The Court saw fit to mention Phillips’s employees only once, in a remarkable sentence written by Clarence Thomas (joined by Neil Gorsuch) concurring with the judgement of the majority but making much broader claims about the rights of businesses to handpick their customers. Seeking to show both that Phillips is a sincere Christian and that his bakery reflects Christian values, Thomas wrote, “He is not open on Sunday, he pays his employees a higher-than-average wage, and he loans them money in times of need.” The last two clauses of the sentence are meant to demonstrate that Phillips is a good and generous employer, although one might wonder why well-compensated employees would need loans from their boss in order to make ends meet. But the first part of the sentence is particularly jarring. Presumably, Thomas meant to suggest that Phillips did not open his business on Sunday. But Thomas literally wrote instead that Phillips himself “is not open on Sunday.” Since it is impossible for a person to close or be open on Sunday or any other day of the week, Thomas here marked the extent to which the Court identified Phillips with the bakery.

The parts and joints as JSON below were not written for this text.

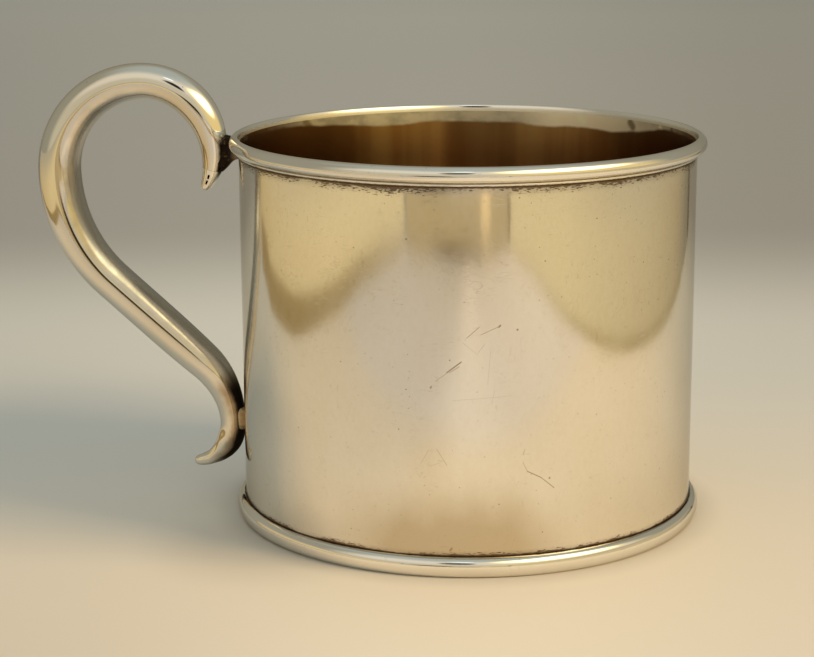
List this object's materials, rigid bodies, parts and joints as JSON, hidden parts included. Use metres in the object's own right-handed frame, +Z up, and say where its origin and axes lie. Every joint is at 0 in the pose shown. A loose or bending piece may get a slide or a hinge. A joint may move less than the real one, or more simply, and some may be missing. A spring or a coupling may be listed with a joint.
{
  "type": "silver cup",
  "caption": "Small straight-sided silver cup with a half-round rim and foot, and a hollow scroll handle soldered to one side.",
  "frame": {"origin": "on the table, at the centre of the box round the cup and its handle; the cup's own axis is 16.6 mm from it towards +X", "axes": "+Z up along the cup's axis, +X away from the handle, the handle in the XZ plane on the -X side"},
  "size_m": [0.1092, 0.076, 0.0721],
  "materials": {
    "polished_silver": "worn polished silver with fine scratches and dark tarnish in the seams",
    "silver_inside": "brown-tarnished silver inside and under the cup",
    "dark_solder": "black-tarnished silver solder"
  },
  "bodies": {
    "root": {"body_wall": "polished_silver", "bottom_plate": "silver_inside", "rim_moulding": "polished_silver", "foot_moulding": "polished_silver", "handle_tube": "polished_silver", "handle_upper_cap": "polished_silver", "handle_lower_tip": "polished_silver", "rim_bracket": "dark_solder", "lower_peg": "dark_solder"}
  },
  "joints": []
}
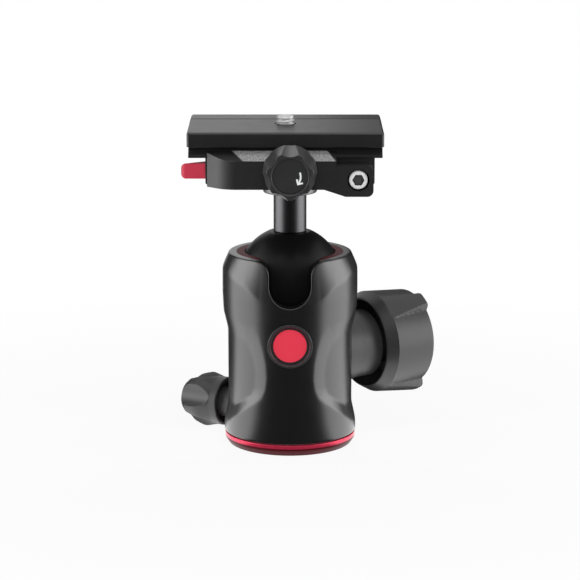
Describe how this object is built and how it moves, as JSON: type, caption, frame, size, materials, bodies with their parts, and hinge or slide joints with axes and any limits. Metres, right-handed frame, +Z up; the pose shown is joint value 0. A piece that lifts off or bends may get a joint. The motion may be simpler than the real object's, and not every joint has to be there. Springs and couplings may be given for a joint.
{
  "type": "tripod ball head",
  "caption": "Compact tripod ball head with a portrait notch, side lock knobs and a screw-lock quick-release clamp holding a dovetail camera plate.",
  "frame": {"origin": "centre of the underside, at the mouth of the tripod thread", "axes": "+Z up along the stem at rest, -Y towards the front with the portrait notch, +X towards the main lock knob"},
  "size_m": [0.0874, 0.08, 0.1111],
  "materials": {
    "body_black": "satin black powder coat on die-cast metal",
    "clamp_black": "fine textured black coat",
    "red_anodised": "satin red anodised",
    "red_polymer": "matte red slip polymer",
    "red_badge": "glossy red",
    "red_button": "satin red moulded",
    "bezel": "gloss black with a bright edge",
    "knob_rubber": "soft-touch black moulded",
    "cap_plastic": "matte black moulded",
    "ball_coat": "satin black coated aluminium",
    "stem_metal": "turned dark anodised",
    "boss_metal": "light satin aluminium",
    "collar_black": "black anodised",
    "plate_black": "satin black anodised",
    "steel": "bright turned steel",
    "nickel": "bright nickel plate",
    "brass": "turned brass",
    "slip_polymer": "white slip polymer"
  },
  "bodies": {
    "tripod_base": {"base_disc": "red_anodised", "thread_insert": "steel", "pan_retainer": "steel", "retainer_screws": "steel"},
    "head_body": {"housing": "body_black", "seat_ring": "red_polymer", "badge_bezel": "bezel", "badge_disc": "red_badge", "pan_washer_lower": "slip_polymer", "pan_washer_upper": "slip_polymer", "cup_spring": "steel", "main_bush": "brass", "main_collar": "collar_black", "pan_bush": "brass", "pan_collar": "collar_black"},
    "wedge_slide": {"lock_wedge": "steel"},
    "main_lock": {"main_knob": "knob_rubber", "main_screw": "steel", "main_knob_cap": "cap_plastic"},
    "cup_lift": {"ball_cup": "brass"},
    "pan_brake": {"pan_shoe": "brass"},
    "pan_lock": {"pan_knob": "knob_rubber", "pan_screw": "steel", "pan_knob_cap": "cap_plastic"},
    "slip_dish": {"ball_liner": "slip_polymer"},
    "ball_joint": {"ball": "ball_coat"},
    "clamp_top": {"stem": "stem_metal", "stem_boss": "boss_metal", "clamp_base": "clamp_black", "clamp_screw": "steel", "clamp_dowel": "steel", "clamp_stud": "steel", "guide_screw": "nickel", "guide_pin": "steel", "jaw_springs": "steel", "button_spring": "steel"},
    "jaw_slide": {"front_jaw": "clamp_black", "knob_washer": "steel"},
    "clamp_lock": {"clamp_knob": "knob_rubber", "clamp_knob_cap": "cap_plastic"},
    "safety_press": {"safety_button": "red_button"},
    "safety_pin": {"safety_catch": "steel"},
    "camera_plate": {"plate": "plate_black", "stop_screws": "steel", "screw_retainer": "steel"},
    "camera_lock": {"camera_screw": "nickel"}
  },
  "joints": [
    {"name": "pan", "type": "hinge", "parent": "tripod_base", "child": "head_body", "pos_m": [0, 0, 0.0043], "axis": [0, 0, 1], "continuous": true},
    {"name": "side_tilt", "type": "hinge", "parent": "head_body", "child": "slip_dish", "pos_m": [0, 0, 0.0563], "axis": [0, 1, 0], "range_deg": [-28, 28]},
    {"name": "front_tilt", "type": "hinge", "parent": "slip_dish", "child": "ball_joint", "pos_m": [0, 0, 0.0563], "axis": [1, 0, 0], "range_deg": [-28, 90]},
    {"name": "spin", "type": "hinge", "parent": "ball_joint", "child": "clamp_top", "pos_m": [0, 0, 0.0563], "axis": [0, 0, 1], "continuous": true},
    {"name": "wedge_travel", "type": "slide", "parent": "head_body", "child": "wedge_slide", "axis": [-0.8387, -0.5446, 0], "range_m": [0, 0.00125]},
    {"name": "main_knob_turn", "type": "hinge", "parent": "wedge_slide", "child": "main_lock", "pos_m": [0, 0, 0.03], "axis": [-0.8387, -0.5446, 0], "range_deg": [0, 360.2]},
    {"name": "cup_travel", "type": "slide", "parent": "head_body", "child": "cup_lift", "axis": [0, 0, 1], "range_m": [0, 0.000251]},
    {"name": "shoe_travel", "type": "slide", "parent": "head_body", "child": "pan_brake", "axis": [0.866, -0.5, 0], "range_m": [0, 0.0004]},
    {"name": "pan_knob_turn", "type": "hinge", "parent": "pan_brake", "child": "pan_lock", "pos_m": [0, 0, 0.01], "axis": [0.866, -0.5, 0], "range_deg": [0, 144.1]},
    {"name": "jaw_travel", "type": "slide", "parent": "clamp_top", "child": "jaw_slide", "axis": [0, -1, 0], "range_m": [0, 0.003]},
    {"name": "clamp_knob_turn", "type": "hinge", "parent": "jaw_slide", "child": "clamp_lock", "pos_m": [0, -0.0253, 0.097], "axis": [0, -1, 0], "range_deg": [0, 1350.5]},
    {"name": "button_press", "type": "slide", "parent": "clamp_top", "child": "safety_press", "axis": [1, 0, 0], "range_m": [0, 0.0025], "stiffness_N_per_m": 400, "deforming": ["button_spring"]},
    {"name": "catch_travel", "type": "slide", "parent": "clamp_top", "child": "safety_pin", "axis": [0, 0, -1], "range_m": [0, 0.0014]},
    {"name": "plate_slide", "type": "slide", "parent": "clamp_top", "child": "camera_plate", "axis": [1, 0, 0], "range_m": [-0.0435, 0.0055]},
    {"name": "camera_screw_turn", "type": "hinge", "parent": "camera_plate", "child": "camera_lock", "pos_m": [-0.0015, 0, 0.104], "axis": [0, 0, 1], "continuous": true}
  ],
  "couplings": [
    {"joint": "main_knob_turn", "follows": "wedge_travel", "rad_per_m": 5026.5},
    {"joint": "cup_travel", "follows": "wedge_travel", "ratio": 0.2},
    {"joint": "pan_knob_turn", "follows": "shoe_travel", "rad_per_m": 6283.2},
    {"joint": "clamp_knob_turn", "follows": "jaw_travel", "rad_per_m": 7854},
    {"joint": "catch_travel", "follows": "button_press", "ratio": 0.56}
  ]
}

The significance of this sentence is enormous and not just because, for Thomas and the other justices who sided with the majority, there is no appreciable difference between the baker and his company. (In this, the Court mimicked the language of Phillips himself, who in a 2014 video for the New York Times alternated between using “we” and “I” to describe the work of the bakery.) By extension, this means that the religious views and artistic contribution of the company’s workers are irrelevant. Phillips’s employees are merely props in Thomas’s morality tale—figures who receive the boss’s Christian charity but are otherwise unmentioned and invisible. The decision renders their status as workers for Phillips’s limited-liability company morally and legally immaterial.

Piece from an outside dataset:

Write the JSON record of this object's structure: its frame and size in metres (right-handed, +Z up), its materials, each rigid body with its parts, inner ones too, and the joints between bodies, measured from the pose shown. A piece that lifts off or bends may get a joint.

I am not a legal scholar, but I find the question of how the Supreme Court defines personhood to be very interesting. Back in 2014, the American Historical Association asked me to write a response to the Burwell v. Hobby Lobby case. I am not suggesting what I wrote back then applies directly to the Masterpiece case, but I will throw it out there anyway. Here is a taste of my “‘We Hold These Truths to Be Self Evident, That All Corporations Are Created Equal“:
Ginsburg’s historical argument is a strong one. Indeed, religious liberty or the Free Exercise Clause has never been directly applied to a for-profit corporation. But this does not mean there is no precedent for considering a for-profit corporation a “person.” As the prominent American historians at Backstory have recently reminded us, the post-Civil War Supreme Court affirmed on multiple occasions that corporations (mostly railroads) are covered under the Fourteenth Amendment. Corporate personhood has a long history.
But can a corporation have religious liberty? I obviously don’t know how Roger Williams, Isaac Backus, James Madison, or Thomas Jefferson—the great early American defenders of religious liberty—would have responded to Burwell v. Hobby Lobby, but there is little doubt that they would have considered such a proposal to be very strange. For these men, religious liberty was a very personal thing. Religious liberty was meant to protect deeply held spiritual convictions that found their home in the “soul” or “conscience.” Religious liberty was an inherently Protestant concept. It stemmed from the belief that people could read the Bible for themselves and draw their own religious conclusions. It has always been a religious idea applied to individual human beings. Can a for-profit cooperation have a soul? Can it truly practice liberty of conscience?
We might also ask, as political scientist Patrick Deneen has done so brilliantly, whether a big box store such as Hobby Lobby, located in a massive shopping center constructed on a slab of asphalt at the edge of town, can be considered a person. And if it is a person, can it exercise religious liberty? What happens to a traditional and historical understanding of a person—a human being embedded in political, religious, and local communities exercising virtues such as friendship, love, duty, and citizenship—when it is defined in the context of a soulless corporate world with the primary purpose of maximizing profits?